** Job **
Exact reproduction is required for all entries.

────

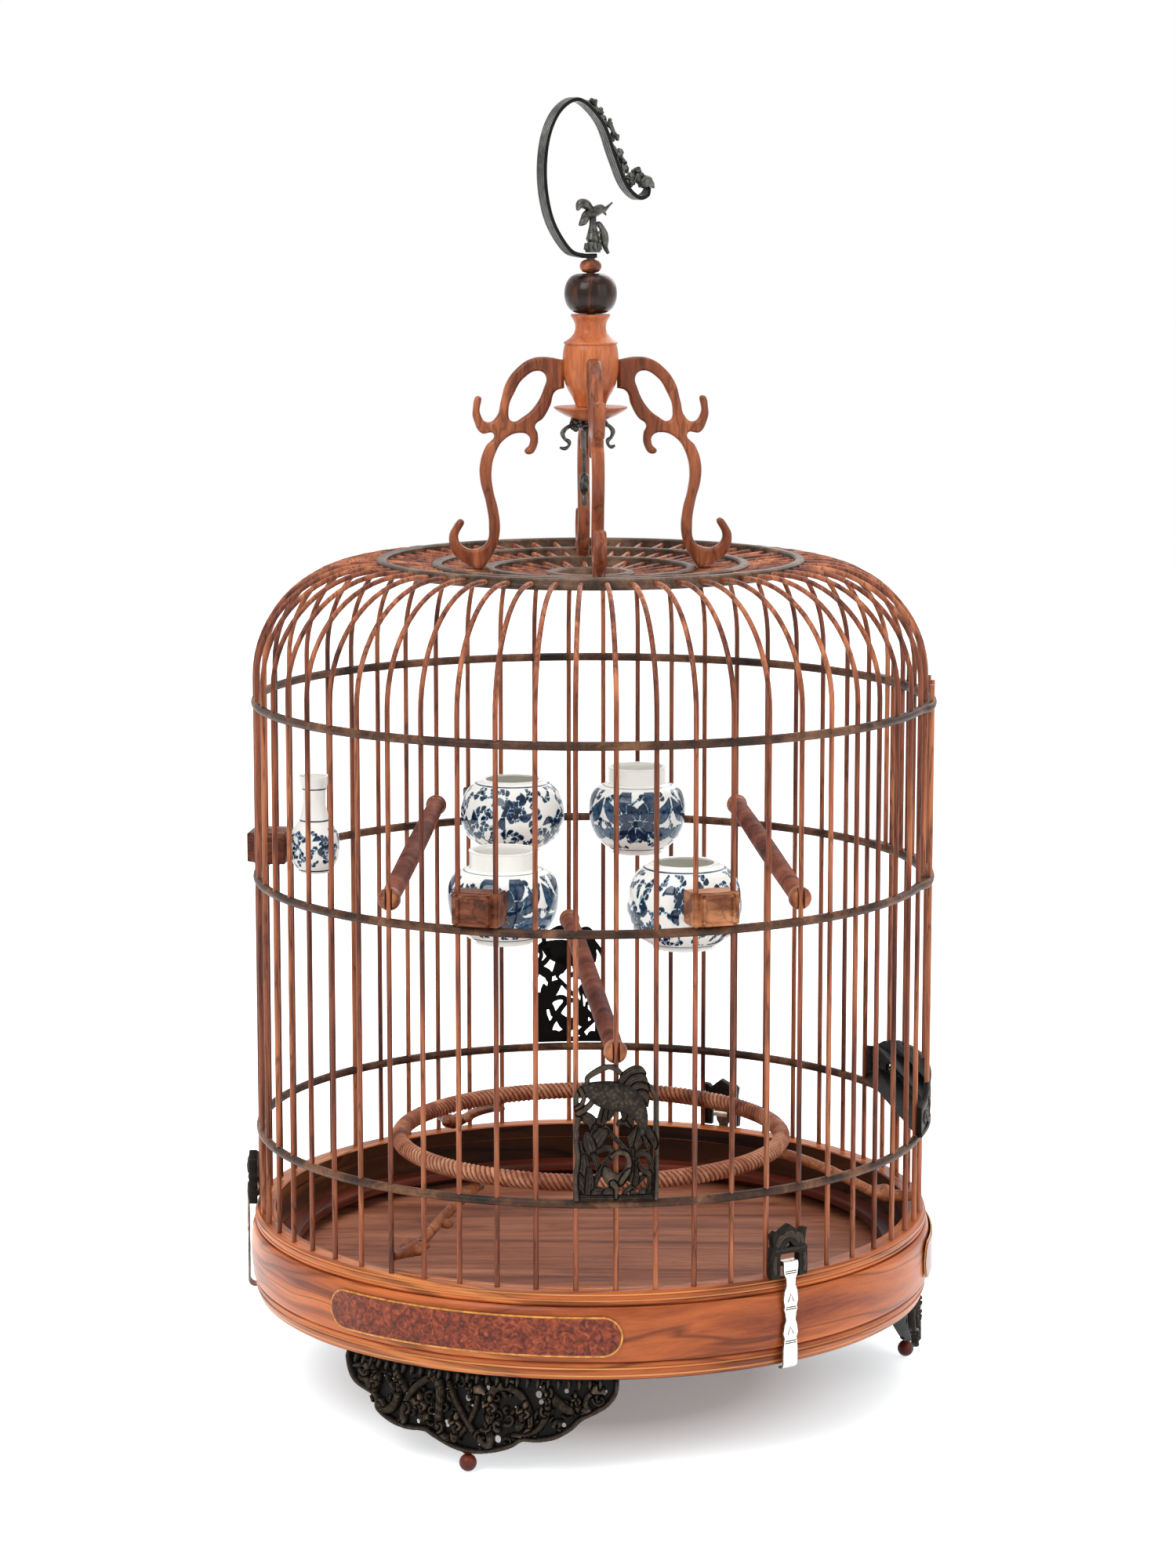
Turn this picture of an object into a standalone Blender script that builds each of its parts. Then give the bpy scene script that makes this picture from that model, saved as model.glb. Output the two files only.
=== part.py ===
# A round wooden birdcage with a domed shoulder, a carved hub and a swivelling metal hook.
# Metres, +Z up. The origin is on the cage's axis, where the three ball feet stand.
# An azimuth of 0 degrees looks at the cage's front (-Y), and +90 degrees at its right side (+X).

import math

import bmesh
import bpy
from mathutils import Matrix, Vector

# Clearances between pieces that touch, and the extra length that every cut runs past its wall
SEAT_GAP = 0.0003
CUT_OVERRUN = 0.002

# The grille: 56 bars, three hoops and four roof rings
BAR_COUNT = 56
BAR_DIAMETER = 0.0024
BAR_CIRCLE_RADIUS = 0.1628
FIRST_BAR_DEGREES = 4.03
BAR_HOLE_CLEARANCE = 0.0003
SHOULDER_RADIUS = 0.0545
SHOULDER_STEPS = 4
ROOF_FALL_DEGREES = 4.66
ROOF_HEIGHT_AT_AXIS = 0.3981
HOOP_THICKNESS = 0.0042
LOWER_HOOP_HEIGHT = 0.1300
MIDDLE_HOOP_HEIGHT = 0.2547
UPPER_HOOP_HEIGHT = 0.3403
ROOF_RING_WIDTH = 0.0047
ROOF_RING_HEIGHT = 0.0054
ROOF_RING_A_RADIUS = 0.1035
ROOF_RING_B_RADIUS = 0.0769
ROOF_RING_C_RADIUS = 0.0513
ROOF_RING_D_RADIUS = 0.0213
HOOP_SEGMENTS = 28

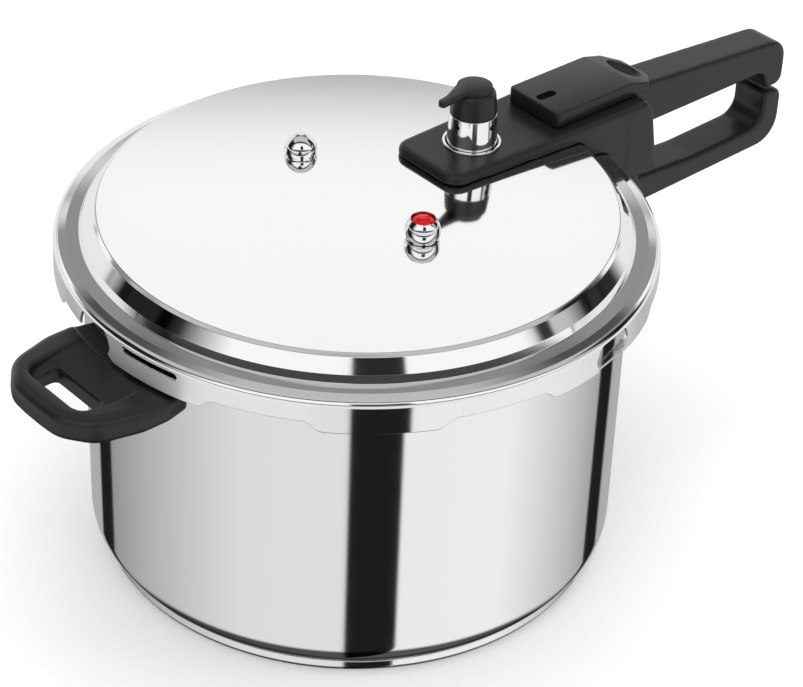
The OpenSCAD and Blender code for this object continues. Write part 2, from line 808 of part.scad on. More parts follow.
module vent_pipe() {
    foot_z = vent_z + washer_t;
    end_z = vent_under_z - washer_t - nut_h - 1.5;
    color(steel_colour) translate([vent_x, 0, 0]) difference() {
        union() {
            translate([0, 0, foot_z]) cylinder(r = pipe_flange_r, h = pipe_flange_h);
            translate([0, 0, end_z]) cylinder(r = stem_r, h = foot_z - end_z + eps);
            translate([0, 0, foot_z]) cylinder(r = vent_pipe_r, h = pipe_top_z - foot_z);
        }
        translate([0, 0, end_z - overcut])
            cylinder(r = vent_bore_r, h = pipe_top_z - end_z + 2 * overcut);
    }
}

module vent_washer() {
    color(silicone_colour) translate([vent_x, 0, vent_z]) ring(stem_r, washer_r, washer_t);
}

module vent_nut() {
    color(steel_colour) translate([vent_x, 0, vent_under_z - nut_h])
        hex_nut(nut_af, stem_r, nut_h);
}

module vent_shield() {
    // a slotted cup that keeps food out of the vent
    r = 12;
    h = 9;
    z = vent_under_z - nut_h - h;
    color(steel_colour) translate([vent_x, 0, z]) difference() {
        cylinder(r = r, h = h);
        translate([0, 0, 0.8]) cylinder(r = r - 0.8, h = h - 1.6);
        translate([0, 0, h - 2]) cylinder(r = stem_r + 0.1, h = 4);
        for (i = [0:7]) rotate([0, 0, 45 * i])
            translate([r - 3, -1.2, 2]) cube([6, 2.4, h - 4]);
    }
}

module regulator_sleeve() {
    hole_z = sleeve_h - 4.6;
    color(steel_colour) translate([vent_x, 0, sleeve_z]) difference() {
        cylinder(r1 = sleeve_r, r2 = sleeve_top_r, h = sleeve_h);
        translate([0, 0, -overcut])
            cylinder(r = sleeve_top_r - sleeve_wall, h = sleeve_h + 2 * overcut);
        for (i = [0:3]) rotate([0, 0, 90 * i + 8])
            translate([sleeve_top_r - 3, 0, hole_z]) rotate([0, 90, 0])
                cylinder(r = steam_hole_r, h = 8);
    }
}

module regulator_weight() {
    // slides over the vent pipe; its cone closes the pipe's mouth
    foot_z = sleeve_z + 1;
    cone_z = pipe_top_z + 0.4;
    color(brass_colour) translate([vent_x, 0, 0]) {
        difference() {
            union() {
                translate([0, 0, foot_z]) cylinder(r = weight_neck_r, h = sleeve_top_z - foot_z);
                translate([0, 0, sleeve_top_z - 2.6]) cylinder(r = sleeve_top_r - sleeve_wall, h = 2.6);
                translate([0, 0, sleeve_top_z - 1]) cylinder(r = post_r, h = selector_h - 3);
            }
            translate([0, 0, foot_z - overcut])
                cylinder(r = weight_bore_r, h = cone_z - foot_z + overcut);
            for (i = [0:3]) rotate([0, 0, 90 * i + 8])
                translate([0, 0, sleeve_z + sleeve_h - 4.6 - 1]) rotate([0, 90, 0])
                    cylinder(r = 1, h = 12);
            translate([0, 0, selector_top_z - 9]) cylinder(r = 1.3, h = 12);
        }
    }
}

module regulator_spring() {
    color(dark_steel_colour) translate([vent_x, 0, spring_seat_z])
        coil_spring(5.5, 0.6, selector_h - 4.2, 5);
}

module selector_cap() {
    edge = 2;
    color(black_colour) translate([vent_x, 0, 0]) difference() {
        union() {
            translate([0, 0, selector_z])
                cylinder(r1 = selector_foot_r, r2 = selector_top_r, h = selector_h - edge);
            translate([0, 0, selector_top_z - edge])
                cylinder(r1 = selector_top_r, r2 = selector_top_r - edge, h = edge);
            translate([0, 0, selector_top_z - eps]) hull() {
                cylinder(r = lever_disc_r, h = lever_t, $fn = 64);
                translate([-14, 0, 0]) cylinder(r = 4, h = lever_t, $fn = 32);
            }
            translate([0, 0, selector_top_z - eps]) hull() {
                translate([-10, 0, 0]) cylinder(r = 4.4, h = lever_t, $fn = 32);
                translate([-lever_reach + lever_tip_r, 0, -1.5])
                    cylinder(r = lever_tip_r, h = lever_t, $fn = 32);
            }
        }
        translate([0, 0, selector_z - overcut])
            cylinder(r = cap_room_r, h = selector_h - 2.6 + overcut);
        translate([0, 0, selector_z]) cylinder(r = post_r + 0.05, h = selector_h - 0.6);
        translate([0, 0, selector_z]) cylinder(r = 1.6, h = selector_h + 4);
        translate([0, 0, selector_top_z + lever_t - 1.4]) cylinder(r = 3, h = 4);
    }
}

module selector_screw() {
    color(dark_steel_colour) translate([vent_x, 0, selector_top_z + lever_t - 1.4 + 0.01])
        screw(1.25, 6, 2.7, 1);
}

// ---------------------------------------------------------------- safety valve

module safety_seat() {
    end_z = safety_under_z - nut_h - 2;
    color(steel_colour) translate([safety_pos[0], safety_pos[1], 0]) difference() {
        union() {
            translate([0, 0, safety_z]) cylinder(r = safety_r - dome_shell_t - 0.1, h = 2);
            translate([0, 0, end_z]) cylinder(r = stem_r, h = safety_z - end_z + 1);
        }
        translate([0, 0, end_z - overcut])
            cylinder(r = piston_r + slide_clear, h = safety_z - end_z + 6);
    }
}

module safety_washer() {
    color(silicone_colour)
        translate([safety_pos[0], safety_pos[1], safety_under_z - washer_t])
            ring(stem_r, washer_r, washer_t);
}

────

** Task output **
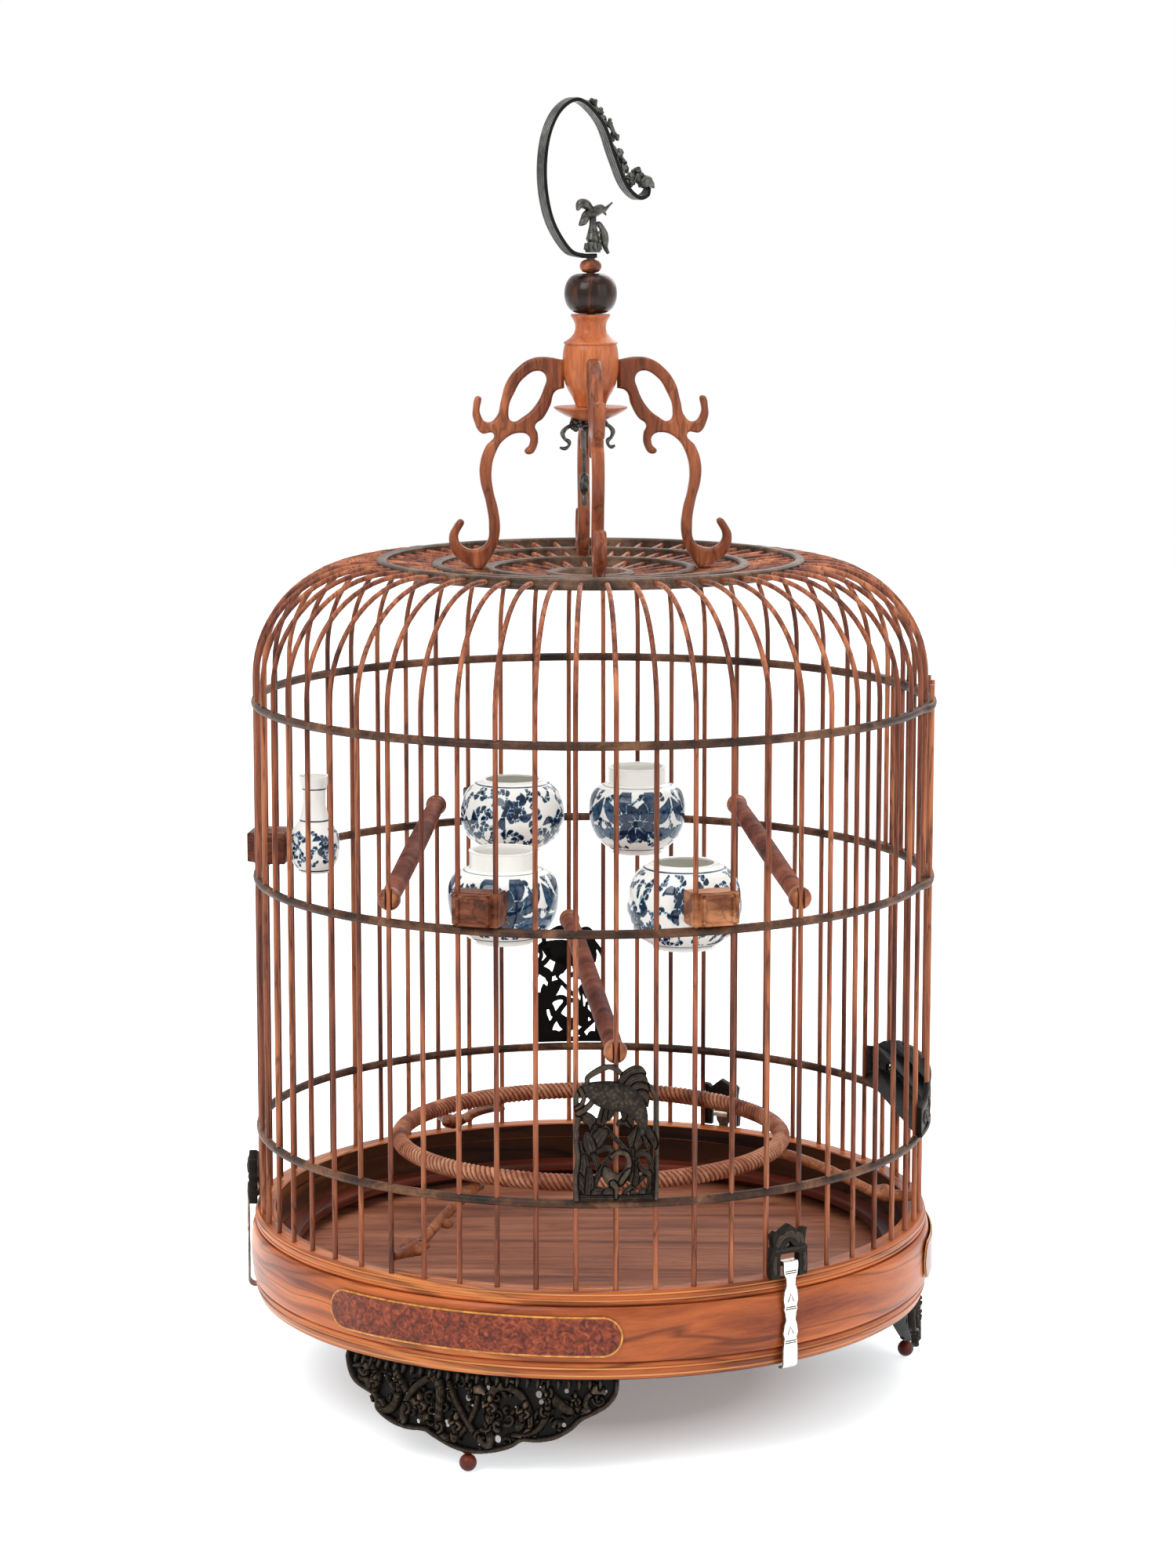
Turn this picture of an object into a standalone Blender script that builds each of its parts. Then give the bpy scene script that makes this picture from that model, saved as model.glb. Output the two files only.
=== part.py ===
# A round wooden birdcage with a domed shoulder, a carved hub and a swivelling metal hook.
# Metres, +Z up. The origin is on the cage's axis, where the three ball feet stand.
# An azimuth of 0 degrees looks at the cage's front (-Y), and +90 degrees at its right side (+X).

import math

import bmesh
import bpy
from mathutils import Matrix, Vector

# Clearances between pieces that touch, and the extra length that every cut runs past its wall
SEAT_GAP = 0.0003
CUT_OVERRUN = 0.002

# The grille: 56 bars, three hoops and four roof rings
BAR_COUNT = 56
BAR_DIAMETER = 0.0024
BAR_CIRCLE_RADIUS = 0.1628
FIRST_BAR_DEGREES = 4.03
BAR_HOLE_CLEARANCE = 0.0003
SHOULDER_RADIUS = 0.0545
SHOULDER_STEPS = 4
ROOF_FALL_DEGREES = 4.66
ROOF_HEIGHT_AT_AXIS = 0.3981
HOOP_THICKNESS = 0.0042
LOWER_HOOP_HEIGHT = 0.1300
MIDDLE_HOOP_HEIGHT = 0.2547
UPPER_HOOP_HEIGHT = 0.3403
ROOF_RING_WIDTH = 0.0047
ROOF_RING_HEIGHT = 0.0054
ROOF_RING_A_RADIUS = 0.1035
ROOF_RING_B_RADIUS = 0.0769
ROOF_RING_C_RADIUS = 0.0513
ROOF_RING_D_RADIUS = 0.0213
HOOP_SEGMENTS = 28

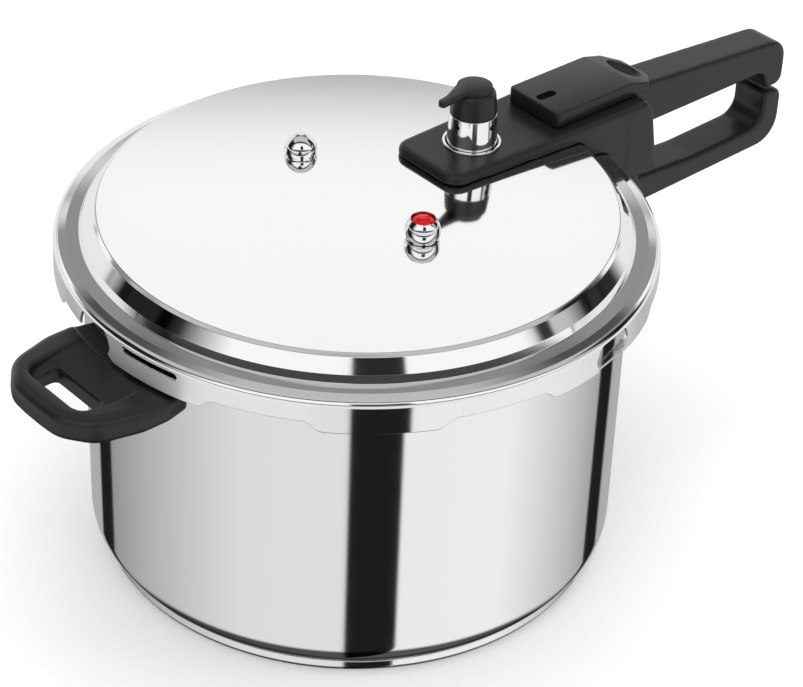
The OpenSCAD and Blender code for this object continues. Write part 2, from line 808 of part.scad on. More parts follow.
module vent_pipe() {
    foot_z = vent_z + washer_t;
    end_z = vent_under_z - washer_t - nut_h - 1.5;
    color(steel_colour) translate([vent_x, 0, 0]) difference() {
        union() {
            translate([0, 0, foot_z]) cylinder(r = pipe_flange_r, h = pipe_flange_h);
            translate([0, 0, end_z]) cylinder(r = stem_r, h = foot_z - end_z + eps);
            translate([0, 0, foot_z]) cylinder(r = vent_pipe_r, h = pipe_top_z - foot_z);
        }
        translate([0, 0, end_z - overcut])
            cylinder(r = vent_bore_r, h = pipe_top_z - end_z + 2 * overcut);
    }
}

module vent_washer() {
    color(silicone_colour) translate([vent_x, 0, vent_z]) ring(stem_r, washer_r, washer_t);
}

module vent_nut() {
    color(steel_colour) translate([vent_x, 0, vent_under_z - nut_h])
        hex_nut(nut_af, stem_r, nut_h);
}

module vent_shield() {
    // a slotted cup that keeps food out of the vent
    r = 12;
    h = 9;
    z = vent_under_z - nut_h - h;
    color(steel_colour) translate([vent_x, 0, z]) difference() {
        cylinder(r = r, h = h);
        translate([0, 0, 0.8]) cylinder(r = r - 0.8, h = h - 1.6);
        translate([0, 0, h - 2]) cylinder(r = stem_r + 0.1, h = 4);
        for (i = [0:7]) rotate([0, 0, 45 * i])
            translate([r - 3, -1.2, 2]) cube([6, 2.4, h - 4]);
    }
}

module regulator_sleeve() {
    hole_z = sleeve_h - 4.6;
    color(steel_colour) translate([vent_x, 0, sleeve_z]) difference() {
        cylinder(r1 = sleeve_r, r2 = sleeve_top_r, h = sleeve_h);
        translate([0, 0, -overcut])
            cylinder(r = sleeve_top_r - sleeve_wall, h = sleeve_h + 2 * overcut);
        for (i = [0:3]) rotate([0, 0, 90 * i + 8])
            translate([sleeve_top_r - 3, 0, hole_z]) rotate([0, 90, 0])
                cylinder(r = steam_hole_r, h = 8);
    }
}

module regulator_weight() {
    // slides over the vent pipe; its cone closes the pipe's mouth
    foot_z = sleeve_z + 1;
    cone_z = pipe_top_z + 0.4;
    color(brass_colour) translate([vent_x, 0, 0]) {
        difference() {
            union() {
                translate([0, 0, foot_z]) cylinder(r = weight_neck_r, h = sleeve_top_z - foot_z);
                translate([0, 0, sleeve_top_z - 2.6]) cylinder(r = sleeve_top_r - sleeve_wall, h = 2.6);
                translate([0, 0, sleeve_top_z - 1]) cylinder(r = post_r, h = selector_h - 3);
            }
            translate([0, 0, foot_z - overcut])
                cylinder(r = weight_bore_r, h = cone_z - foot_z + overcut);
            for (i = [0:3]) rotate([0, 0, 90 * i + 8])
                translate([0, 0, sleeve_z + sleeve_h - 4.6 - 1]) rotate([0, 90, 0])
                    cylinder(r = 1, h = 12);
            translate([0, 0, selector_top_z - 9]) cylinder(r = 1.3, h = 12);
        }
    }
}

module regulator_spring() {
    color(dark_steel_colour) translate([vent_x, 0, spring_seat_z])
        coil_spring(5.5, 0.6, selector_h - 4.2, 5);
}

module selector_cap() {
    edge = 2;
    color(black_colour) translate([vent_x, 0, 0]) difference() {
        union() {
            translate([0, 0, selector_z])
                cylinder(r1 = selector_foot_r, r2 = selector_top_r, h = selector_h - edge);
            translate([0, 0, selector_top_z - edge])
                cylinder(r1 = selector_top_r, r2 = selector_top_r - edge, h = edge);
            translate([0, 0, selector_top_z - eps]) hull() {
                cylinder(r = lever_disc_r, h = lever_t, $fn = 64);
                translate([-14, 0, 0]) cylinder(r = 4, h = lever_t, $fn = 32);
            }
            translate([0, 0, selector_top_z - eps]) hull() {
                translate([-10, 0, 0]) cylinder(r = 4.4, h = lever_t, $fn = 32);
                translate([-lever_reach + lever_tip_r, 0, -1.5])
                    cylinder(r = lever_tip_r, h = lever_t, $fn = 32);
            }
        }
        translate([0, 0, selector_z - overcut])
            cylinder(r = cap_room_r, h = selector_h - 2.6 + overcut);
        translate([0, 0, selector_z]) cylinder(r = post_r + 0.05, h = selector_h - 0.6);
        translate([0, 0, selector_z]) cylinder(r = 1.6, h = selector_h + 4);
        translate([0, 0, selector_top_z + lever_t - 1.4]) cylinder(r = 3, h = 4);
    }
}

module selector_screw() {
    color(dark_steel_colour) translate([vent_x, 0, selector_top_z + lever_t - 1.4 + 0.01])
        screw(1.25, 6, 2.7, 1);
}

// ---------------------------------------------------------------- safety valve

module safety_seat() {
    end_z = safety_under_z - nut_h - 2;
    color(steel_colour) translate([safety_pos[0], safety_pos[1], 0]) difference() {
        union() {
            translate([0, 0, safety_z]) cylinder(r = safety_r - dome_shell_t - 0.1, h = 2);
            translate([0, 0, end_z]) cylinder(r = stem_r, h = safety_z - end_z + 1);
        }
        translate([0, 0, end_z - overcut])
            cylinder(r = piston_r + slide_clear, h = safety_z - end_z + 6);
    }
}

module safety_washer() {
    color(silicone_colour)
        translate([safety_pos[0], safety_pos[1], safety_under_z - washer_t])
            ring(stem_r, washer_r, washer_t);
}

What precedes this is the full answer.